- Born: July 1, 1969 (age 57)
- Education: LL.B.University of Zimbabwe
- Occupation: Lawyer

= Vote Muza =

Zimbabwean lawyer

Vote Muza is a Zimbabwean lawyer, senior lecturer at the University of Zimbabwe’s Faculty of Law and senior partner at Muza and Nyapadi Legal Practitioners.

==Early life==
Vote Muza is the first born in a family of 12, he grew up in Marondera. He attended Nhowe Mission in Macheke for part of primary and secondary school education from 1982-1987. From 1988-1989 he attended high school at Goromonzi High. He then went to University of Zimbabwe from 1990-1993 for his Law Degree.

==Career==
Muza holds an LLB (Hons) degree from the University of Zimbabwe and he is also a member of the Law Society of Zimbabwe. He was registered as a legal practitioner on the 30th of June 1995. Over the years he worked for the Gutu and Chikowero law firm. He was a Commercial Law Lecturer at Pikelela Polytechnic and also lectured on Clinical and Practical Skills Training and Advocacy at the University of Zimbabwe. Under the Ministry of Justice, Legal and Parliamentary Affairs, Muza worked as a Magistrate at Tredgold Magistrate’s Court, Bulawayo.
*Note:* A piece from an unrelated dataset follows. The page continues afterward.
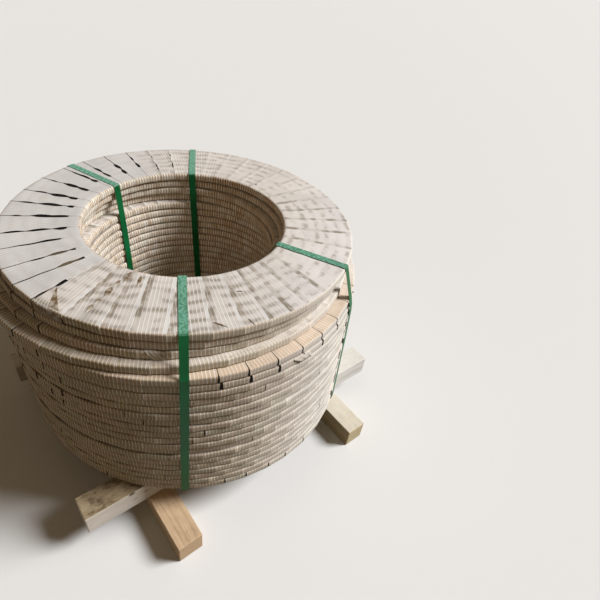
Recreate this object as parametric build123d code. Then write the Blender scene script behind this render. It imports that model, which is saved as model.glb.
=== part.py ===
"""Stack of narrow stainless steel strip coils on a timber skid.

Every coil is wound flat round the same mandrel and wrapped in tape that passes through its eye.
Four plastic straps go through the eye and round the whole stack. The stack stands on two layers
of crossed timbers. Z is up, the floor is z = 0, and X runs along the lower timbers.
"""
from math import cos, pi, radians, sin, sqrt
import os

from build123d import *

# Strip
strip_width = 20.0
strip_thickness = 1.0
small_coil_turns = 180
large_coil_turns = 206
# Clear bore inside the wrap, wound on a 20 inch mandrel
eye_diameter = 508.0

# Tape wrap, laid in turns that pass through the eye, so each turn is a flat of the outer wall
wrap_thickness = 1.55
wrap_turns = 39
# In the eye the turns lap over each other, which leaves fewer and wider flats
eye_flats = 28
wrap_slack = 0.25
wrap_edge_break = 2.4

# Stack, counted from the top
small_coils = 3
large_coils = 20
# Sideways slip of the top coils off the skid's middle, as they were set down by hand
top_slips = [(-10.0, -16.0), (-15.0, -22.0), (-22.0, -37.5), (-30.5, -38.0), (-5.5, -25.0)]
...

As a legal practitioner, he has served as a weekly columnist for the Financial Gazette newspaper for the column ‘Legal Matters’ since 2004. He currently is an executive director of a number of companies: Office Essential (Pvt) Ltd, Kapoto Restaurants and Kakorodzi Enterprises (Pvt) Ltd. Since 2001, he has been a legal practitioner and a senior partner for Muza and Nyapadi Legal Practitioners.

Vote Muza sparked controversy headlines with his comments in support of the Constitutional Court ruling to protect commercial sex workers' rights in Zimbabwe.

==Personal life==
Vote Muza is Christian and is married to Lillian Muza and together they have 5 children.